It is the problem of “choice” that we are always faced with.
-Koki Tanaka, July 2008
What do you want to eat for lunch today? I am feeling like to having some Indian, but Chinese sounds nice as well, so let me think… There is this new Indian restaurant that opened last month, and it should be nice… many people are talking about that.
Finally, I decide to go to a Japanese restaurant right around the corner, next to the flower shop – in order to have some California rolls. I am passing by and I do feel like to having some. I love California roll even though it’s an American invention and is sort of a fake Sushi, because I’ve hated row fish since I was in elementary school. My friends and I went to a pond to fish and we got some small fishes, but they smelt really bad on my hands. I just remember it to be one of the bad stories about row fish, but there may be something more than that -- but I have no idea -- this will entirely be another story.
Where do you like to go for a swim today? The Danube River, or some indoor swimming pool perhaps. I don’t think it‘d be so good to swim outside. I think swimming indoor may be better. Then somehow I end up going to a movie theater. There I see the new Indiana Jones. It’s okay even though Harrison looks a bit too old. Spielberg must have done a really good job focusing on how to put together that many action scenes as it seems be running smooth through the end. What an entertaining movie! I am really happy about it.

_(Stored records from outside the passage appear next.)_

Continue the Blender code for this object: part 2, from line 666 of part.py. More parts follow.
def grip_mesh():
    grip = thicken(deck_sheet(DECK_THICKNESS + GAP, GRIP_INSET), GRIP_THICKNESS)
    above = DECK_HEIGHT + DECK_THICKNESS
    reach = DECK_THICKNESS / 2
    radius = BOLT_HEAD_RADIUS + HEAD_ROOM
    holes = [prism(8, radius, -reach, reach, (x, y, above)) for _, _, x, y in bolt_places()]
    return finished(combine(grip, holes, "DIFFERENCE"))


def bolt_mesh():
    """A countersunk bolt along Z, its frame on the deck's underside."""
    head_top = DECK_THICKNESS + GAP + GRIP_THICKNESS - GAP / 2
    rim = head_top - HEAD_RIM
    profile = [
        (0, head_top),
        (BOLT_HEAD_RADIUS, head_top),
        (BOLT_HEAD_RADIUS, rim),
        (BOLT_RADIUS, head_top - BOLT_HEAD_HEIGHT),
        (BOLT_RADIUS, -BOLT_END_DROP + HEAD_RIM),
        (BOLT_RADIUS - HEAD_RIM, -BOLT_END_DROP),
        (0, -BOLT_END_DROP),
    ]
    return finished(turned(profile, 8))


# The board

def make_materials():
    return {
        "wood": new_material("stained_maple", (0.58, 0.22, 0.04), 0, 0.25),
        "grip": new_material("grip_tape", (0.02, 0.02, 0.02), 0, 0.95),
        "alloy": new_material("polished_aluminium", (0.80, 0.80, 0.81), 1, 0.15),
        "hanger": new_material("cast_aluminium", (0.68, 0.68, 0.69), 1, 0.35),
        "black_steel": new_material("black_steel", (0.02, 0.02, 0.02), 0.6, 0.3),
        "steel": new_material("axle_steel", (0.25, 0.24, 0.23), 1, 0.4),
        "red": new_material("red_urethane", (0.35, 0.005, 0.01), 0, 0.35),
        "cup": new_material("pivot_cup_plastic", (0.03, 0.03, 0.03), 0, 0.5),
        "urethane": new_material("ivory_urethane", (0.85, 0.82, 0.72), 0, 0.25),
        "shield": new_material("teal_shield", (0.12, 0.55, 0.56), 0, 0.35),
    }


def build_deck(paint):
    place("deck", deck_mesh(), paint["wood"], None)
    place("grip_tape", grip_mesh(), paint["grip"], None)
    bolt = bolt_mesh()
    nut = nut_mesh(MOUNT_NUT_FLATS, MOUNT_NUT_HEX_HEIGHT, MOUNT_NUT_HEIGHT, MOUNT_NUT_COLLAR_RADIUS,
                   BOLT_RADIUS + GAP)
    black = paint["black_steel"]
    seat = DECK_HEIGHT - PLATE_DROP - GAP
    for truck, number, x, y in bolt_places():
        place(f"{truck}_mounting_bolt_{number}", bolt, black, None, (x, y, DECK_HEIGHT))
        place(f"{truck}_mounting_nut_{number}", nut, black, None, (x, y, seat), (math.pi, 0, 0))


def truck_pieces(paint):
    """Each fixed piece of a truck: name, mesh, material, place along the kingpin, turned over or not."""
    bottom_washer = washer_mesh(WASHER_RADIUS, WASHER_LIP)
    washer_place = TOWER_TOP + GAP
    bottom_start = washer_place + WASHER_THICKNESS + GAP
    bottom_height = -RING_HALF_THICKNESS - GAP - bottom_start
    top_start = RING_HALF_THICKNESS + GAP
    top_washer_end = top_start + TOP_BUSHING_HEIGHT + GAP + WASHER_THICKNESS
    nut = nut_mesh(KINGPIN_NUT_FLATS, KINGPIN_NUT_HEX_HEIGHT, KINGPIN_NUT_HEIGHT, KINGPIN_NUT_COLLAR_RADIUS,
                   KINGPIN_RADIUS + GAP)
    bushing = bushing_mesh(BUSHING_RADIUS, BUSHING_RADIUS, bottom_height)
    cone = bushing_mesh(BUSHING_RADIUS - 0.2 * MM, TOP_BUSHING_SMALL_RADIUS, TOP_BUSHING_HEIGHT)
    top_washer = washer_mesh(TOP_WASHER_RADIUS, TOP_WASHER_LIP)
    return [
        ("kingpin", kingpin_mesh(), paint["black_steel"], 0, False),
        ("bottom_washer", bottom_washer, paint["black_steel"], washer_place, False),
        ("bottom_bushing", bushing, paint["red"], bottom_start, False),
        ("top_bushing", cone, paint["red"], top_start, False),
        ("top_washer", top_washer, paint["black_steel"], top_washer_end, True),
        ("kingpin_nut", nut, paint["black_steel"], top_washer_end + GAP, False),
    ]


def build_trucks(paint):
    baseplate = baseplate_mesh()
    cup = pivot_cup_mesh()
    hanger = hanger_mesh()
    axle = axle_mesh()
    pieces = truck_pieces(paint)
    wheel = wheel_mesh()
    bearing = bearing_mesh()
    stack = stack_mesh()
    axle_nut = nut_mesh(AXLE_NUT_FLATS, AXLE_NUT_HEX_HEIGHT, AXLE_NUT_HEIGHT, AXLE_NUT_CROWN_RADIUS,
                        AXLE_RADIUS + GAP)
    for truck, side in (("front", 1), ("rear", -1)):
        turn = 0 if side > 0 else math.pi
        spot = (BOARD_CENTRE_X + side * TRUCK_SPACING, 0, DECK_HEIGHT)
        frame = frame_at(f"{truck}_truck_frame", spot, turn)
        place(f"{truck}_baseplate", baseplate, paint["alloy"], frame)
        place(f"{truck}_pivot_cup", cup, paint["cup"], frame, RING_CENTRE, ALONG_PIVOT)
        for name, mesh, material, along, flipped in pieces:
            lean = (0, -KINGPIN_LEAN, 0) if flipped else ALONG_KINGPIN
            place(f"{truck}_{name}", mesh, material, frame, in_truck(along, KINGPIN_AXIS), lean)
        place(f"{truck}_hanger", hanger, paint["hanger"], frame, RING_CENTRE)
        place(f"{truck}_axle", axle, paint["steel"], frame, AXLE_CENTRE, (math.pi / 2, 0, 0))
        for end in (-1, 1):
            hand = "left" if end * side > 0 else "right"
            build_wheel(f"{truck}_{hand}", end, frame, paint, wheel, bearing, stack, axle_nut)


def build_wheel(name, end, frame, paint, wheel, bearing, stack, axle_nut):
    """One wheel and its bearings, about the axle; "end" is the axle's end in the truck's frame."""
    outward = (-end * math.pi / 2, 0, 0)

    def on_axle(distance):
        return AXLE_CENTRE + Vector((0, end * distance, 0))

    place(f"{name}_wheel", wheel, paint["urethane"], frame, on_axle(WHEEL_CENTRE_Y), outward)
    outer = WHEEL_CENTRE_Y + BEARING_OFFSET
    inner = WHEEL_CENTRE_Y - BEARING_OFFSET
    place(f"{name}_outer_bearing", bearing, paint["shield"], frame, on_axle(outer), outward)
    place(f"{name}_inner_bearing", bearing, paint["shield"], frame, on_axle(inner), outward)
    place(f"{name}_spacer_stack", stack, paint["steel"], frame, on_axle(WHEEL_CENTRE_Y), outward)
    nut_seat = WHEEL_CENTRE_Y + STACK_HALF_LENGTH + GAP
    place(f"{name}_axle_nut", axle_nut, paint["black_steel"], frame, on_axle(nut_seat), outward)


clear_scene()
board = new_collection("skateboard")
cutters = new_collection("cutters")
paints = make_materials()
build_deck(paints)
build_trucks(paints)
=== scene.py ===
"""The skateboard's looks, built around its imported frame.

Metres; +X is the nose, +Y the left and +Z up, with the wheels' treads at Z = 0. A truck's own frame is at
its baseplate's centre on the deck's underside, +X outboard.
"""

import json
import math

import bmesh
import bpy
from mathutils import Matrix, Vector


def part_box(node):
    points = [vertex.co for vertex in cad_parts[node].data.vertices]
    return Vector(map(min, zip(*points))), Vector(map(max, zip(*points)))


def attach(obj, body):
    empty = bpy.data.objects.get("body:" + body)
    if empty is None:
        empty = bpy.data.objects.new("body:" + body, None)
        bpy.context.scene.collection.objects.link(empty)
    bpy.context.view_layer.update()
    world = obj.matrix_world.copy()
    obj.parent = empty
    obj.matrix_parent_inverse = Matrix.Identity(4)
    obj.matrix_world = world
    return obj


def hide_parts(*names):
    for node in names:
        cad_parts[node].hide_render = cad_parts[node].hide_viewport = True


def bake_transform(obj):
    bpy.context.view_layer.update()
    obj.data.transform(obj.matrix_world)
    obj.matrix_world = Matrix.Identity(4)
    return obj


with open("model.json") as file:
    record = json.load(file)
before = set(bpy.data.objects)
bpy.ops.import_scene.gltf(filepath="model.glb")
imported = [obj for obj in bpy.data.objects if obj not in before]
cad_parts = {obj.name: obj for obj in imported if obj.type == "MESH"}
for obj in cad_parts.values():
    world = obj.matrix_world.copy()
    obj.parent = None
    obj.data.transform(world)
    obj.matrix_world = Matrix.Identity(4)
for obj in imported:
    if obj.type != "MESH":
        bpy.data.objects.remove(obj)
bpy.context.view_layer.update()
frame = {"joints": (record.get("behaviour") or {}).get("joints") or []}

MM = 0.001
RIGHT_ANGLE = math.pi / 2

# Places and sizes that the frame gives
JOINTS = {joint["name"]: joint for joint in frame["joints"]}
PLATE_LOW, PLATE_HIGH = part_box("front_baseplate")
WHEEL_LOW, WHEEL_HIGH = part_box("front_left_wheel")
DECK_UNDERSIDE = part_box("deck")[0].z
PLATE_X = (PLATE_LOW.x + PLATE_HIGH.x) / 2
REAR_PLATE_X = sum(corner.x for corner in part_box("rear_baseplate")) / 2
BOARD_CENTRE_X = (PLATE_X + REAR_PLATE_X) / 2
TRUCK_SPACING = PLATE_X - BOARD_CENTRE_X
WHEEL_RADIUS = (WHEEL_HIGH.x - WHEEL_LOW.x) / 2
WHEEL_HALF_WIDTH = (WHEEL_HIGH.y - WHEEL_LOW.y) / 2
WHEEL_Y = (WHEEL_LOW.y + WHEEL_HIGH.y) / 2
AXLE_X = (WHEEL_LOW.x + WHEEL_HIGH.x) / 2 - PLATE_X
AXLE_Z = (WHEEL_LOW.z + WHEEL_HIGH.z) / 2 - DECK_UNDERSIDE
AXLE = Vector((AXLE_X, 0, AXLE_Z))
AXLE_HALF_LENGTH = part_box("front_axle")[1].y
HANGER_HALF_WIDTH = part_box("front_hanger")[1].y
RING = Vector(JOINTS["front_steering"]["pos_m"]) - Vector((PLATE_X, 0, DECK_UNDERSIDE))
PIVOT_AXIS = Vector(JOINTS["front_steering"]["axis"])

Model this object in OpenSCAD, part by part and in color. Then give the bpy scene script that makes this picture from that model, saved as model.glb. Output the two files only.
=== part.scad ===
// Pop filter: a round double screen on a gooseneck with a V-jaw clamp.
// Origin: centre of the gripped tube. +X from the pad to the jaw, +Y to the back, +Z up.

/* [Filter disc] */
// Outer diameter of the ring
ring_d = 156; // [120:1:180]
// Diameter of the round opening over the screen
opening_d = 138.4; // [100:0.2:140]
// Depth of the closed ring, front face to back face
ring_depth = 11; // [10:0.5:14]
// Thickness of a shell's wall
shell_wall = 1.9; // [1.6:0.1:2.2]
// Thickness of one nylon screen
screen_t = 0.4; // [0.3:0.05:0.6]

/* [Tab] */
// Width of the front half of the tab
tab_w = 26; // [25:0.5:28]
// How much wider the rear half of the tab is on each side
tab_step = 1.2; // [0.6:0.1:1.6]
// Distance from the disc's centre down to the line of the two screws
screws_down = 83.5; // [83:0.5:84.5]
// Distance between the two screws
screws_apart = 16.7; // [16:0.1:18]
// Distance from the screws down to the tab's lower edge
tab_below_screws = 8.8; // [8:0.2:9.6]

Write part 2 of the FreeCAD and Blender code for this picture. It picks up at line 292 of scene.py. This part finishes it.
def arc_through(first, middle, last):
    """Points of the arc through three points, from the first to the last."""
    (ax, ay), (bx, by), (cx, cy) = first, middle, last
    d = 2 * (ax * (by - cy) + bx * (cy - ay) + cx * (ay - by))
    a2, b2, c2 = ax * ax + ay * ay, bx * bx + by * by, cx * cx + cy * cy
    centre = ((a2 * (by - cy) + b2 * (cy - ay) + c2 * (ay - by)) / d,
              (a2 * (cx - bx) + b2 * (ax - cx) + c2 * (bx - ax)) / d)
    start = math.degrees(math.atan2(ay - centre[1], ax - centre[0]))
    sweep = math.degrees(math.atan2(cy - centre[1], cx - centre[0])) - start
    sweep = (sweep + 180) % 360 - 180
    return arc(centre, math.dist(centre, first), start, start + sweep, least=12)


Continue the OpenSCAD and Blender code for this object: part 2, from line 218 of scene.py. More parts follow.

Well, at times I just forget about the question I’ve had in mind . Then suddenly another question that is not even related to the initial question, or a question I’ve never even thought about before and just suddenly occurs to me “pops up” in my mind. And yet, I still think it is sort of a good sign for doing something new.
I think this can be said not just about our everyday life, but our art practices, projects, exhibitions, and whatever else we do. There are so many possibilities we are granted, but we have to choose one of them in order to somehow reach our “goal.” And we are fixed into a belief that there is only one goal and all the other places you get to are purely wrong. But wait a minute, is there only one goal really? No, there are so many possible goals before even thinking about making choices. When we get some kind of an outcome, we tend to believe there is the only one choice you are entitled to make, and we don’t even think for one second that we have other possibilities -- but we do. We do always have alternative ones and we can go through this process over and over again, even though we might have already chosen something before.
So, what do you want to eat for lunch today?
*it is the occasion for writing this text for the catalogue “Recycling the Taipei Biennial, 1998-2006,” Taipei Fine Arts Museum, 2008.
Yes, our lives are complicated, you know.
- Koki Tanaka, 2006
And I can say that reality of life consist of abstract things and moments. Let’s think about it. What did you have for breakfast this morning? I had a peanuts butter sandwich with banana and a couple of coffee. Of course, I can remember it but those things are not real anymore. That is memory of my breakfast. I just reconstruct the past at the very moment of now. Even if you are eating something right now, you cannot catch all the reality of that food. If you can taste it, you just feel the taste from your tongue and mouth. But the food has many different kinds of aspect. Let’s say, peanuts butter could be material for painting, banana could be trap for making people to slip on and coffee could grow beautiful flowers. We could find out alternative way to view our everyday lives even we are having banal breakfast same as yesterday. In the very usual moment, we could see something new at the same time. There are a lot of abstract things and moments waiting for us to brake through to a new perspective.
If we face the reality of life, I think we can deepen our understanding of the world. I always try to look for that kind of moment in my life.